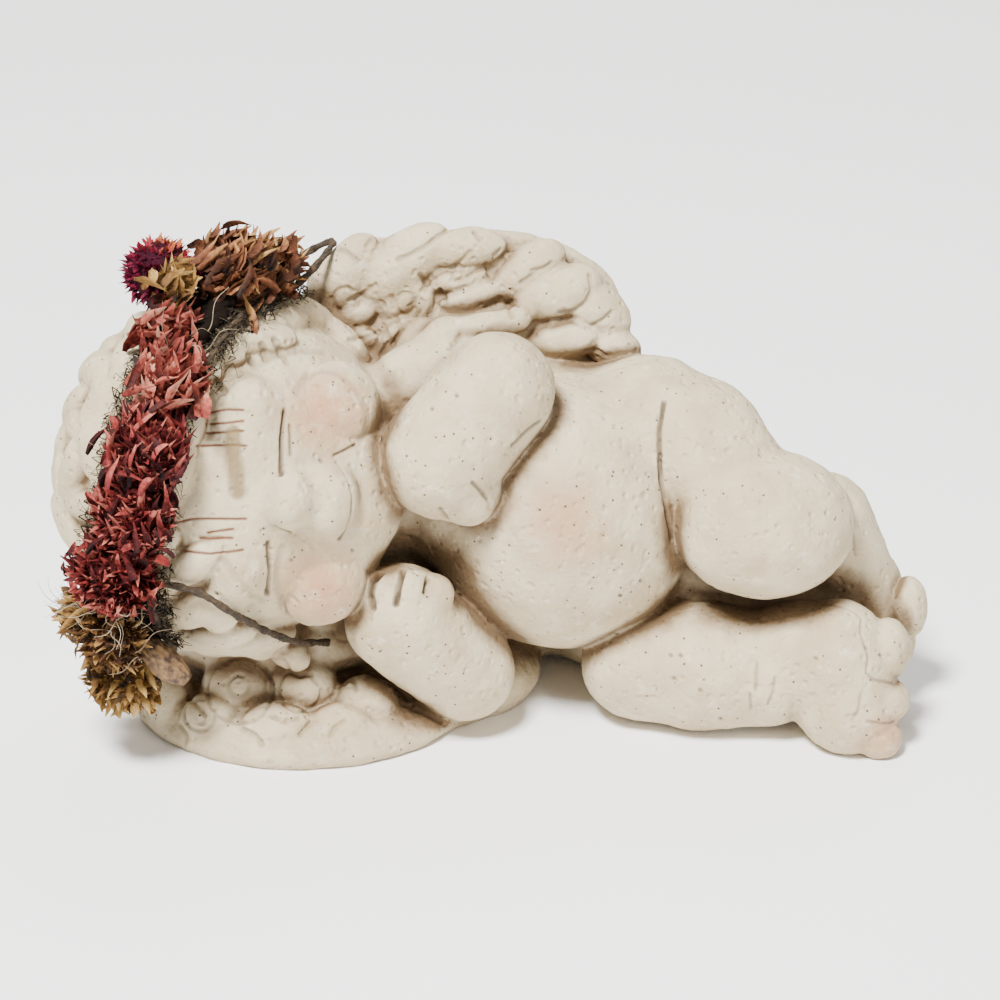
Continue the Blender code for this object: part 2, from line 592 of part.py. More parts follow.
def build():
    """Models every piece and sets the whole at the origin, in metres."""
    for thing in list(bpy.data.objects):
        bpy.data.objects.remove(thing)
    whole = bpy.data.collections.new("sleeping cherub figurine")
    cutters = bpy.data.collections.new("cutters")
    bpy.context.scene.collection.children.link(whole)
    bpy.context.scene.collection.children.link(cutters)

    clay = figure_clay()
    plaster = material("plaster", 0.72, 0.67, 0.57, 0.75)
    vine_bark = material("vine_bark", 0.13, 0.08, 0.05, 0.85)
    petals = {
        "red": material("red_bract", 0.42, 0.09, 0.07, 0.80),
        "brown": material("brown_bract", 0.33, 0.14, 0.08, 0.80),
        "tan": material("tan_bract", 0.42, 0.28, 0.12, 0.80),
        "magenta": material("magenta_petal", 0.28, 0.02, 0.08, 0.80),
    }

    figure = cast_figure(clay, cutters)
    figure.data.materials.append(plaster)
    pieces = [figure]

    route = vine_route(clay)
    tail = tail_route(clay)
    vine = tube("wreath_vine", route, VINE, closed=True)
    loose_end = tube("vine_tail", tail, VINE, closed=False)
    for stem in (vine, loose_end):
        stem.data.materials.append(vine_bark)
        pieces.append(stem)

    solids = clay + [Roll(start, end, VINE) for start, end in zip(route, np.roll(route, -1, axis=0))]
    solids += [Roll(start, end, VINE) for start, end in zip(tail, tail[1:])]
    middles = [head_middle(turn, across, high, clay) for _, turn, across, high, _, _ in FLOWER_HEADS]
    for own, (name, turn, _, _, half_sizes, colour) in enumerate(FLOWER_HEADS):
        others = [(middles[i], FLOWER_HEADS[i][4]) for i in range(len(middles)) if i != own]
        head = flower_head(name, middles[own], turn, half_sizes, others, solids)
        head.data.materials.append(petals[colour])
        pieces.append(head)

    corners = np.array([vert.co[:] for piece in pieces for vert in piece.data.vertices])
    low, high = corners.min(0), corners.max(0)
    settle = Matrix.Translation((-(low[0] + high[0]) / 2, -(low[1] + high[1]) / 2, 0.0))
    to_metres = Matrix.Scale(PART, 4) @ settle
    for piece in pieces:
        piece.data.transform(to_metres)
        for holder in list(piece.users_collection):
            holder.objects.unlink(piece)
        whole.objects.link(piece)


build()
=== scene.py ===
import math
import random

import bmesh
import bpy
import numpy as np
from mathutils import Matrix, Vector, noise


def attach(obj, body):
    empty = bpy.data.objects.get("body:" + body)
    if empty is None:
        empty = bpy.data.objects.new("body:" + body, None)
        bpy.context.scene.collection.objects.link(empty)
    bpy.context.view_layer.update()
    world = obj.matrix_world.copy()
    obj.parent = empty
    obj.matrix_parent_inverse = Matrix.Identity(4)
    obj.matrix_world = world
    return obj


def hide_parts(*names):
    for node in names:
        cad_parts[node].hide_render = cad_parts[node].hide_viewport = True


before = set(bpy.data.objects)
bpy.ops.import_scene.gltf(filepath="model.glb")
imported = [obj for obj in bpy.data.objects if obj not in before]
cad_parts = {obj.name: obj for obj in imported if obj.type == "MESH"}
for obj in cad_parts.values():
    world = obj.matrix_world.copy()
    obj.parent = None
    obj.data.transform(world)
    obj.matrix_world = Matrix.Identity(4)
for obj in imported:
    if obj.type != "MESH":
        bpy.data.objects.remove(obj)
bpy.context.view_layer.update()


# The cherub is one solid casting: plaster poured in a rubber mould and rubbed flat where it
# stands. It was sealed, washed with thin brown that stayed in the creases, and blushed by
# hand. Deeper recesses get painted shade over the wash. It is modelled here as lumps of clay
# run together, in millimetres.
MM = 0.001
SETTLED = np.array((-1.487, 5.154, 0.0))     # from the clay's own middle to the part's
PITCH = 0.62           # how finely the skin follows the clay
HEAD = np.array((-39.0, -2.0, 41.0))
SKULL = 26.0
MIDLINE = 0.8
GOLDEN_TURN = math.radians(137.508)           # from one lock or bract to the next in a spiral
TO_THE_FRONT = np.array((0.0, -0.906, 0.423))


def unit(vector):
    """The vector at length one."""
    vector = np.asarray(vector, float)
    return vector / np.linalg.norm(vector)


FACE_WAY = unit((0.38, -0.886, 0.253))
CROWN_WAY = unit((-0.918, -0.337, 0.197))
CROWN_WAY = unit(CROWN_WAY - FACE_WAY * (CROWN_WAY @ FACE_WAY))
SIDE_WAY = np.cross(FACE_WAY, CROWN_WAY)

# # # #

Please return, exactly as they appear, the lines starting at the one that contains "corners = np.array([vert.co[:]" and ending at the one that contains "cad_parts[node].hide_render = cad_parts[node].hide_viewport".

_TASK RESPONSE_.
    corners = np.array([vert.co[:] for piece in pieces for vert in piece.data.vertices])
    low, high = corners.min(0), corners.max(0)
    settle = Matrix.Translation((-(low[0] + high[0]) / 2, -(low[1] + high[1]) / 2, 0.0))
    to_metres = Matrix.Scale(PART, 4) @ settle
    for piece in pieces:
        piece.data.transform(to_metres)
        for holder in list(piece.users_collection):
            holder.objects.unlink(piece)
        whole.objects.link(piece)


build()
=== scene.py ===
import math
import random

import bmesh
import bpy
import numpy as np
from mathutils import Matrix, Vector, noise


def attach(obj, body):
    empty = bpy.data.objects.get("body:" + body)
    if empty is None:
        empty = bpy.data.objects.new("body:" + body, None)
        bpy.context.scene.collection.objects.link(empty)
    bpy.context.view_layer.update()
    world = obj.matrix_world.copy()
    obj.parent = empty
    obj.matrix_parent_inverse = Matrix.Identity(4)
    obj.matrix_world = world
    return obj


def hide_parts(*names):
    for node in names:
        cad_parts[node].hide_render = cad_parts[node].hide_viewport = True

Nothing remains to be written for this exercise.